Staff Selects: Smooth Jazz Covers of Top 40 Jams

August 01, 2013



Every week, a different FADER editor compiles a playlist to highlight a new release and give you a guide to that artist’s web of influences and peers. These Staff Selects live in our Spotify app, alongside GEN Fs from our archives and playlists for each issue. This week, it’s Deidre Dyer on smooth jazz covers.

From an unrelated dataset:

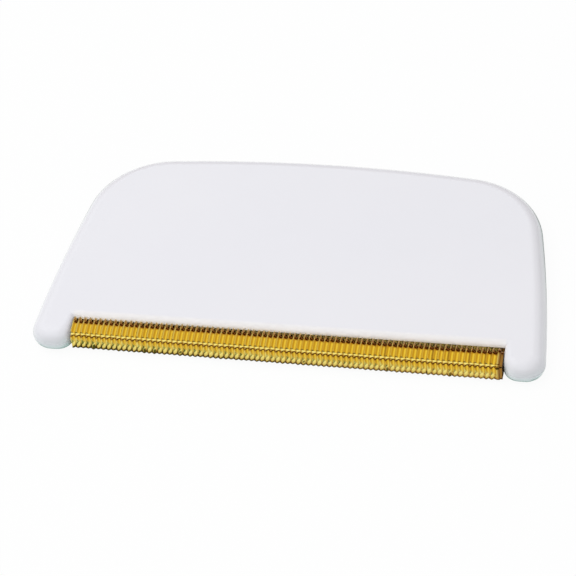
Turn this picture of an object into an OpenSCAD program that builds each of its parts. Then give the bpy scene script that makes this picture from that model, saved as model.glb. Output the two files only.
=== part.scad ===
// Sweater comb: a flat two-shell handle that grips a pleated brass strip folded round a core bar.
// The comb lies on its back. X runs along the comb edge, Y from the comb edge up the handle,
// and Z through the thickness. The origin is under the middle of the body.

/* [Body] */
// Width of the body along the comb edge
body_w = 90; // [80:1:120]
// Height of the body from the ends of the feet to the crown
body_h = 48; // [42:1:64]
// Thickness of the body
body_t = 5; // [4.6:0.1:8]
// Radius of the rim in section, a full round at half the thickness
rim_r = 2.5; // [1:0.1:2.7]
// Radius of the outer corner of each foot
foot_r = 3.4; // [2.6:0.1:4.2]
// Lean of the side where it leaves the foot, in degrees
foot_lean = 4.3; // [0:0.1:8]
// Radius of the gently bowed side
side_r = 300; // [200:10:600]
// Radius of the two top corners
corner_r = 15.2; // [8:0.1:18]
// Radius of the crown
crown_r = 270; // [180:10:600]

/* [Notch] */
// Width of each foot beside the comb strip
foot_w = 7.15; // [6.35:0.05:12]
// Depth of the notch from the ends of the feet to the lips
notch_d = 5.2; // [5:0.05:9]
// Radius of the inner corner of each foot
foot_inner_r = 2.8; // [2.6:0.1:3.6]
// Radius of the outer edge of each lip
lip_r = 1.1; // [0.3:0.05:1.3]

/* [Shell walls] */
// Thickness of the face of each shell over its hollow
wall_t = 1; // [0.8:0.05:1.25]
// Thickness of each lip, between the face and the slot
lip_t = 0.95; // [0.8:0.05:1.3]
// Width of the land that is welded round the rim
land_w = 2.4; // [1.6:0.1:2.5]
// Depth of the slot behind the lips
slot_d = 2.7; // [2.4:0.1:6]
// Thickness of the wall behind the slot
stop_t = 1.2; // [0.8:0.1:2.5]
// Thickness of each rib inside a shell
rib_t = 0.8; // [0.5:0.1:1.5]
// Spacing of the ribs
rib_pitch = 16.5; // [10:0.5:25]
// Radius of the ridge in each shell that grips the strip
grip_r = 0.5; // [0.4:0.05:0.8]
// How far the grip ridge stands down from the face of the slot
grip_h = 0.2; // [0.05:0.01:0.25]

/* [Locating pins] */
// Diameter of each pin
pin_d = 2; // [1.5:0.1:3]
// Height of each pin above the parting plane
pin_h = 1.2; // [0.6:0.1:1.3]
// Gap round each pin in its socket
pin_gap = 0.05; // [0.02:0.01:0.15]
// Diameter of the boss round each pin and socket
boss_d = 4.8; // [3.6:0.1:6]
// Distance of the pins outwards from the outermost ribs
pin_out = 2.7; // [0:0.1:3]
// Height of the lower pins above the ends of the feet
pin_low = 15; // [13:0.5:20]
// Height of the upper pins above the ends of the feet
pin_high = 29; // [24:0.5:32]

/* [Comb strip] */
// Distance from one pleat to the next
pleat_pitch = 0.908; // [0.8:0.004:2]
// Depth of a pleat on the open walls
pleat_d = 0.6; // [0.3:0.05:0.7]
// Depth of a pleat where it is crushed, at the tip corners and between the shells
crushed_d = 0.3; // [0.1:0.05:0.35]
// Thickness of the brass ribbon
ribbon_t = 0.1; // [0.08:0.01:0.2]
// How far the strip stands out of the lips
strip_reach = 4.6; // [4.3:0.05:5.2]
// Thickness of the strip at its fullest
swell_t = 4.8; // [4.5:0.1:5.2]
// Distance from the end face back to the fullest section
swell_y = 2.85; // [2.4:0.05:3.4]
// Height of the end face with its corners
tip_t = 4.4; // [3.6:0.1:4.7]
// Radius of the two tip corners
tip_r = 1.1; // [0.8:0.05:1.3]
// Gap between the strip and the notch at each end, at the least
end_gap = 0.1; // [0.05:0.05:1]
// Gap between the strip and the shells that hold it
seat_gap = 0.05; // [0.02:0.01:0.15]

/* [Core bar] */
// Gap between the core bar and the ribbon round it
core_gap = 0.05; // [0.02:0.01:0.2]
// How much shorter the core bar is than the strip at each end
core_inset = 0.2; // [0:0.05:1]

/* [Hidden] */
$fn = 48;
through = 1;           // how far a cut runs past the face that it opens
white = [0.93, 0.93, 0.94];
brass = [0.86, 0.70, 0.22];
half_t = body_t / 2;
rim = min(rim_r, half_t);

// The notch, the slot and the strip share these places, measured from the ends of the feet.
notch_w = body_w - 2 * foot_w;
slot_h = half_t - lip_t;
hollow_h = half_t - wall_t;
stop_y = notch_d + slot_d;
cavity_y = stop_y + stop_t;
grip_y = notch_d + slot_d / 2;
grip_low = slot_h - grip_h;

// Pleats, a whole number of them between the feet.
pleats = floor((notch_w - 2 * end_gap) / pleat_pitch);
strip_l = pleats * pleat_pitch;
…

Growing up as the children of very protective parents, my siblings and I were always picked up after school by an older cousin, uncle or relative, since we were not allowed to run around then-rough Fort Greene. On these car rides home, we often jammed out in the backseat to 101.9, a smooth jazz radio station that bumped the likes of Sade, George Benson, Weather Report and The Pat Metheny Group. I knew these songs weren't exactly "hot in the streets," but I was nerdy and yearning to be more mature than my pre-teen age, so I soaked up smooth jazz and became the odd kind of 11-year-old that relished a sultry sax solo. Weird for sure. Two weekends ago, I heard Ryan Hemsworth DJ at a Boiler Room party, and the crowning jewel of his hour-long set was a mix of the vocals from A$AP Ferg's "Work" with a soulful Kenny G instrumental. I experienced an exciting and brain-tickling kind of dissonance hearing a thumping Harlem rap song trample in between the soprano sax runs of the smooth jazz master. Inspired and scrolling through Spotify the other day, I stumbled upon the Smooth Jazz Tribute section, a virtual rabbit hole of Top 40 jams reimagined by an anonymous jazz ensemble. After sifting through album after album of covers, I pulled together my fave jazzy jams here—some great, some weird, all smooth.